Set down the listing below verbatim, but only from its first line through the line containing "return lathe(name, rings, start, end, turns)".

•••••

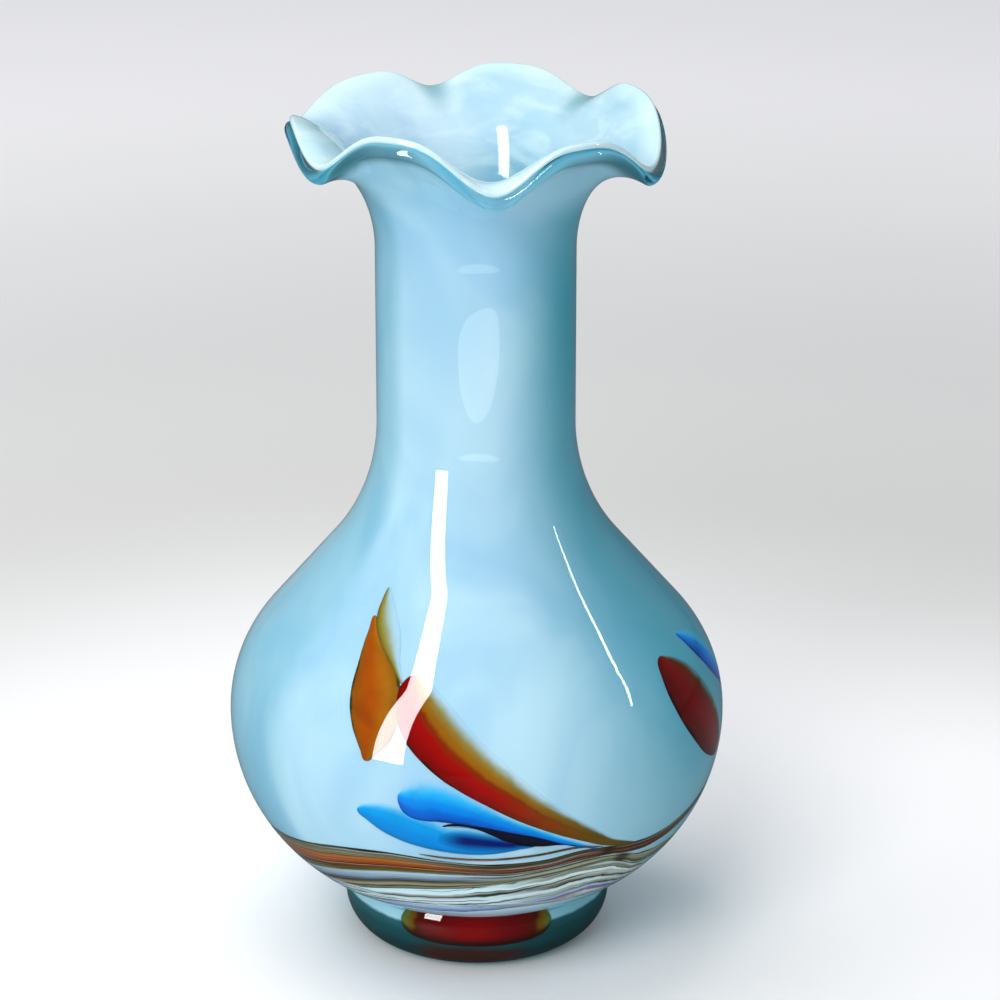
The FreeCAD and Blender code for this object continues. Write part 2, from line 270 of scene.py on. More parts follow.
def layer(name, outer, inner, swell=0.0):
    """One layer of the wall as a closed skin: up outside, round the lip's edge, down inside.
    The turn attribute is 0 to 1 outside and 2 to 1 inside, so a material can tell them."""
    stations = wall_stations()
    rings, turns = [], []
    for station in stations:
        points, turn = wall_ring(station, outer, swell)
        rings.append(points)
        turns.append(turn)
    r, z, nr, nz = lip_section(1.0)
    middle, half = (outer - swell + inner) / 2, (inner - outer + swell) / 2
    for angle in np.linspace(-80, 80, 11):
        a = math.radians(angle)
        depth = middle + half * math.sin(a)
        out = half * math.cos(a)
        rings.append(ring(r - depth * nr - out * nz, z - depth * nz + out * nr, 1.0))
        turns.append(1.0)
    for station in stations[::-1]:
        points, turn = wall_ring(station, inner)
        rings.append(points)
        turns.append(2.0 - turn)
    start = (0, 0, BASE_HEIGHT + outer)
    end = (0, 0, BASE_HEIGHT + inner)
    return lathe(name, rings, start, end, turns)


def smooth_through(stations, count):
    """Even cubic curve through rows of numbers, count samples."""
    rows = np.asarray(stations, float)
    padded = np.vstack([2 * rows[0] - rows[1], rows, 2 * rows[-1] - rows[-2]])
    out = []
    for t in np.linspace(0, len(rows) - 1, count):
        i = min(int(t), len(rows) - 2)
        f = t - i
        a, b, c, d = padded[i : i + 4]
        out.append(
            0.5 * (2 * b + (c - a) * f + (2 * a - 5 * b + 4 * c - d) * f ** 2
                   + (3 * b - a - 3 * c + d) * f ** 3)
        )
    return np.array(out)


def ribbon(stations, thickness, crisp, count=180, across=22, lift=0.0):
    """Points and faces of a lens of glass along stations of (azimuth, s, half width), lying on
    the lining. crisp 1 keeps the side on the left of its run at nearly full thickness. lift
    raises it off the lining."""
    rows = np.asarray(stations, float)
    squared = rows.copy()
    squared[:, 2] = squared[:, 2] ** 2
    line = smooth_through(squared, count)
    half = np.sqrt(np.maximum(line[:, 2], 0.0004))
    radii = np.array([meridian(s)[0] - CASING_WALL for s in line[:, 1]])
    flat = np.stack([np.radians(line[:, 0]) * radii.mean(), line[:, 1]], 1)
    run = np.gradient(flat, axis=0)
    run /= np.linalg.norm(run, axis=1)[:, None]
    left = np.stack([-run[:, 1], run[:, 0]], 1)
    widths = np.sin(np.linspace(-math.pi / 2, math.pi / 2, across))
    points, tags_across, tags_along = [], [], []
    for i in range(count):
        top, under = [], []
        grow = min(1.0, half[i] / half.max() * 1.6)
        for w in widths:
            shift = left[i] * half[i] * w
            azimuth = line[i, 0] + math.degrees(shift[0] / radii[i])
            s = line[i, 1] + shift[1]
            height = thickness * grow * (1 - abs(w) ** (2 + 6 * crisp * (w > 0))) ** 0.7
            top.append(surface_point(azimuth, s, CASING_WALL - RIBBON_PROUD - lift - height))
            under.append(surface_point(azimuth, s, CASING_WALL + RIBBON_SINK))
        points += top + under[::-1]
        tags_across += list(widths) + list(widths[::-1])
        tags_along += [i / (count - 1)] * (2 * across)
    return points, tube_faces(count, 2 * across), tags_across, tags_along


def ribbon_piece(name, ribbons):
    """One piece made of several ribbons; the strand attribute tells them apart."""
    points, faces, across, along, strand = [], [], [], [], []
    for number, made in enumerate(ribbons):
        base = len(points)
        points += made[0]
        faces += [tuple(base + v for v in face) for face in made[1]]
        across += made[2]
        along += made[3]
        strand += [number] * len(made[0])
    return new_mesh(
        name, points, faces, {"across": across, "along": along, "strand": strand}
    )


# ------------------------------------------------------------------ materials

class Tree:
    """A material and short ways to add nodes to it."""

    def __init__(self, name):
        self.material = bpy.data.materials.new(name)
        self.material.use_nodes = True
        self.nodes = self.material.node_tree.nodes
        self.links = self.material.node_tree.links
        self.nodes.clear()
        self.output = self.nodes.new("ShaderNodeOutputMaterial")

    def link(self, source, target):
        """Join an output to an input, or set the input where source is a plain value."""
        if hasattr(source, "is_linked"):
            self.links.new(source, target)
        else:
            target.default_value = source

    def attribute(self, name):
        node = self.nodes.new("ShaderNodeAttribute")
        node.attribute_name = name
        return node.outputs["Fac"]

    def math(self, operation, a, b=0.0, c=0.0):
        node = self.nodes.new("ShaderNodeMath")
        node.operation = operation
        for socket, value in zip(node.inputs, (a, b, c)):
            self.link(value, socket)
        return node.outputs[0]

    def place(self):
        return self.nodes.new("ShaderNodeTexCoord").outputs["Object"]

    def parts(self, vector):
        node = self.nodes.new("ShaderNodeSeparateXYZ")
        self.link(vector, node.inputs[0])
        return node.outputs

    def joined(self, x, y):
        node = self.nodes.new("ShaderNodeCombineXYZ")
        for socket, value in zip(node.inputs, (x, y)):
            self.link(value, socket)
        return node.outputs[0]

    def stretched(self, scale):
        node = self.nodes.new("ShaderNodeMapping")
        self.link(self.place(), node.inputs["Vector"])
        node.inputs["Scale"].default_value = scale
        return node.outputs[0]

    def noise(self, vector, scale, detail=3.0, distortion=0.0):
        node = self.nodes.new("ShaderNodeTexNoise")
        self.link(vector, node.inputs["Vector"])
        node.inputs["Scale"].default_value = scale
        node.inputs["Detail"].default_value = detail
        node.inputs["Distortion"].default_value = distortion
        return node.outputs["Fac"]

    def ramp(self, factor, stops):
        node = self.nodes.new("ShaderNodeValToRGB")
        node.color_ramp.interpolation = "EASE"
        elements = node.color_ramp.elements
        while len(elements) < len(stops):
            elements.new(0.5)
        for element, (at, colour) in zip(elements, stops):
            element.position = at
            element.color = (*colour, 1.0)
        self.link(factor, node.inputs["Fac"])
        return node.outputs["Color"]

    def span(self, value, low, high, to_low=0.0, to_high=1.0):
        node = self.nodes.new("ShaderNodeMapRange")
        node.interpolation_type = "SMOOTHSTEP"
        for key, number in zip(
            ("Value", "From Min", "From Max", "To Min", "To Max"),
            (value, low, high, to_low, to_high),
        ):
            self.link(number, node.inputs[key])
        return node.outputs["Result"]

    def mix(self, factor, a, b, blend="MIX"):
        node = self.nodes.new("ShaderNodeMix")
        node.data_type = "RGBA"
        node.blend_type = blend
        self.link(factor, node.inputs[0])
        for socket, value in zip((node.inputs[6], node.inputs[7]), (a, b)):
            self.link((*value, 1.0) if isinstance(value, tuple) else value, socket)
        return node.outputs[2]

    def surface(self, colour, roughness, specular, normal=None):
        node = self.nodes.new("ShaderNodeBsdfPrincipled")
        self.link(colour, node.inputs["Base Color"])
        self.link(roughness, node.inputs["Roughness"])
        node.inputs["Specular IOR Level"].default_value = specular
        if normal is not None:
            self.link(normal, node.inputs["Normal"])
        self.links.new(node.outputs[0], self.output.inputs["Surface"])

    def bump(self, height, strength, distance):
        node = self.nodes.new("ShaderNodeBump")
        node.inputs["Strength"].default_value = strength
        node.inputs["Distance"].default_value = distance
        self.link(height, node.inputs["Height"])
        return node.outputs[0]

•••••

■ ANSWER TO THIS EXERCISE ■
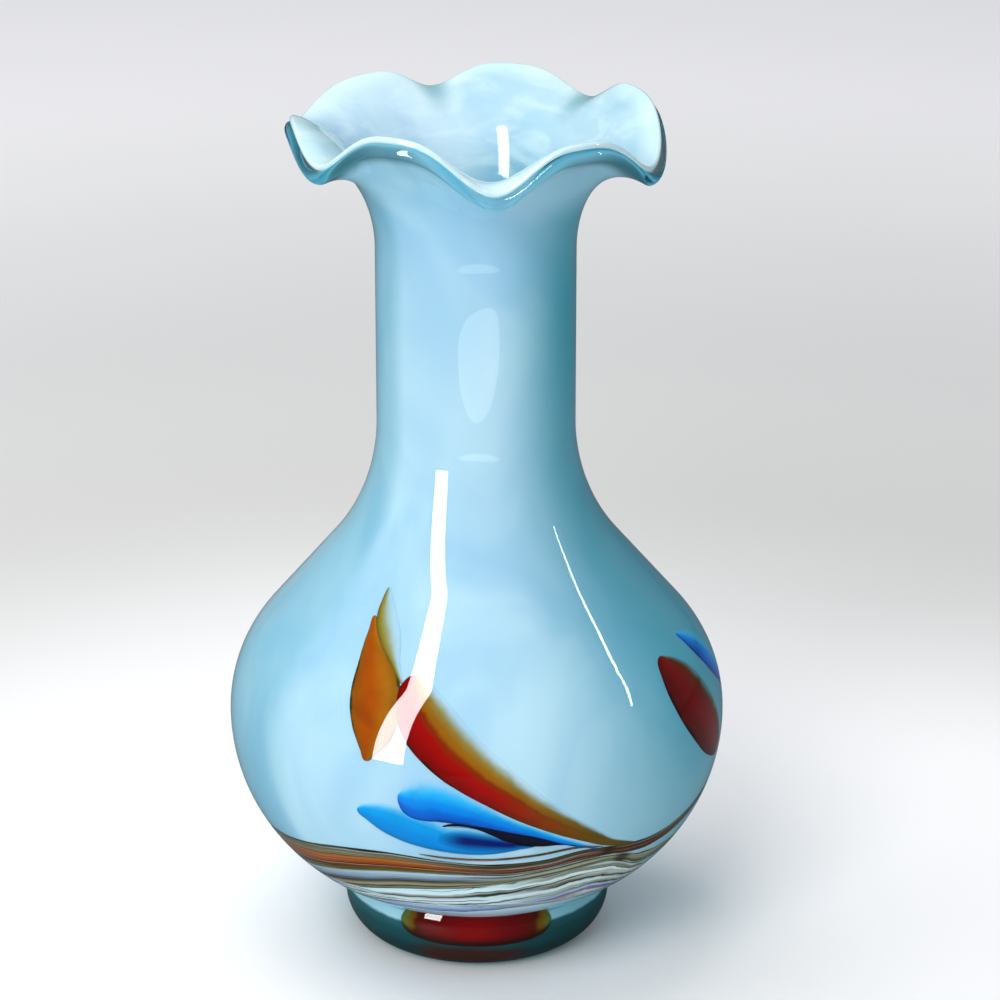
The FreeCAD and Blender code for this object continues. Write part 2, from line 270 of scene.py on. More parts follow.
def layer(name, outer, inner, swell=0.0):
    """One layer of the wall as a closed skin: up outside, round the lip's edge, down inside.
    The turn attribute is 0 to 1 outside and 2 to 1 inside, so a material can tell them."""
    stations = wall_stations()
    rings, turns = [], []
    for station in stations:
        points, turn = wall_ring(station, outer, swell)
        rings.append(points)
        turns.append(turn)
    r, z, nr, nz = lip_section(1.0)
    middle, half = (outer - swell + inner) / 2, (inner - outer + swell) / 2
    for angle in np.linspace(-80, 80, 11):
        a = math.radians(angle)
        depth = middle + half * math.sin(a)
        out = half * math.cos(a)
        rings.append(ring(r - depth * nr - out * nz, z - depth * nz + out * nr, 1.0))
        turns.append(1.0)
    for station in stations[::-1]:
        points, turn = wall_ring(station, inner)
        rings.append(points)
        turns.append(2.0 - turn)
    start = (0, 0, BASE_HEIGHT + outer)
    end = (0, 0, BASE_HEIGHT + inner)
    return lathe(name, rings, start, end, turns)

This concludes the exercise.